Oh doppler you're so dumb
Witcher good ending: Geralt & Yennefer make a life with Ciri (I'm sure 1. fics are being written as we speak & 2. It wont happen)
Oh man that route
There's so much suicide and suicidal ideation in this it's crazy
And: called it!
There are so many insanely good quotes
"it's hard to regret something you didn't chose" yeah
Yennefer! Don't sleep with makeup
Uh
You forgot jaskier!
Yeah the hints were there. Blorchs fancy jacket...
Why does nothing good ever last. Yennefer and Geralt are so good together
And poor jaskier
We really in it now, Ariana
Ep 7
Wow calanthe you should know by now that these foul tricks don't work
Man, geralt cant catch a break
He's such a nerd
Harsh teachers get a lot of mileage out of "You're my best student"
... And that's why it's so easily used against their students.

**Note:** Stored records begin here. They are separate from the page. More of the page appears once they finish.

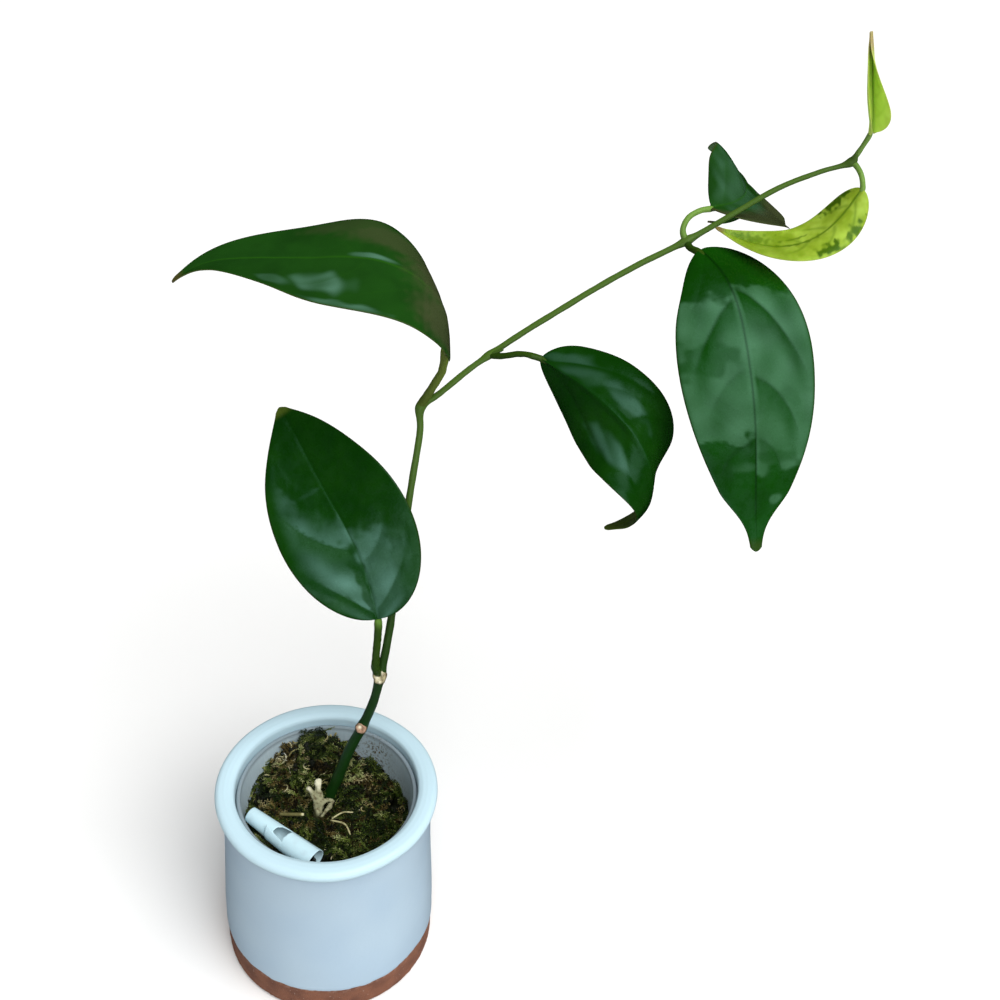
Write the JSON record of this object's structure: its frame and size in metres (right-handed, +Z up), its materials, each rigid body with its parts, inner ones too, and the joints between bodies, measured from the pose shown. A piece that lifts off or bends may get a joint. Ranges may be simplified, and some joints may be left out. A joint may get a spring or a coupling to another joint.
{
  "type": "potted hoya halconensis",
  "caption": "Young climbing hoya vine with glossy pointed leaves, growing from moss in a thin nursery pot set in a glazed clay pot with a rolled lip.",
  "frame": {"origin": "centre of the pot's foot, on the surface that the pot stands on", "axes": "+Z up; +X to the viewer's right, the way the vine leans; +Y away from the viewer"},
  "size_m": [0.2488, 0.182, 0.4133],
  "materials": {
    "glazed_clay": "pale blue-white gloss glaze over terracotta, bare clay band at the foot",
    "nursery_plastic": "thin translucent grey-white plastic, dusty",
    "moss": "damp green-brown sphagnum moss with pale strands",
    "dead_wood": "dry pale bark",
    "label_plastic": "blank white plastic, satin",
    "green_stem": "smooth dark green stem, satin",
    "grown_leaf": "dark green, waxy, glossy",
    "young_leaf": "lime green, thin, satin"
  },
  "bodies": {
    "root": {"ceramic_pot": "glazed_clay", "nursery_pot": "nursery_plastic", "moss": "moss", "dry_root": "dead_wood", "plant_label": "label_plastic", "main_stem": "green_stem", "leaf_lower_left": "grown_leaf", "leaf_upper_left": "grown_leaf", "leaf_middle": "grown_leaf", "leaf_hanging": "grown_leaf", "leaf_behind": "grown_leaf", "young_leaf_curled": "young_leaf", "youngest_leaf": "young_leaf"}
  },
  "joints": []
}
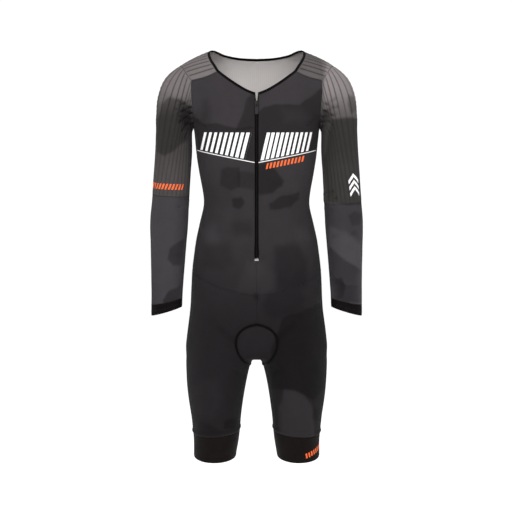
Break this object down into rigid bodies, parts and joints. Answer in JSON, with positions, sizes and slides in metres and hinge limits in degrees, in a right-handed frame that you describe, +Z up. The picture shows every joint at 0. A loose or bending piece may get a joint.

Fuck i really care for these characters. Especially geralt, Yennefer and jaskier.
Yennefer just wanted to send sad girls on the drug trip of their lives and they're just... Hmm.
Ideology is so dangerous when it makes sense to you
And to think, geralt was right there under cintra
Well that was... Hmm
Ep 8
We haven't seen elves in a long time
Uh... No?
I dont accept geralt dying like that and at that time
OH HELL YEAH THAT INTRO ANIMATION
There's nothing
Of everything thats happened so far, the magic, the hotness, etc etc, i feel like my biggest fantasy brought to the screen in the witcher is a powerful teacher appreciating and spending time with a former student.
(*Tissania waving a glass of ale at Yennefer* me: god i wish that were me)
Ok but what's happening with geralt?
Who is vesemir
All those magic scenes are so good
Oof they just keep missing each other
Are they gonna meet in the last scene?
... They did. In the last scene.
Colour me interested in season 2! Off to tvtropes i guess and the tumblr tag.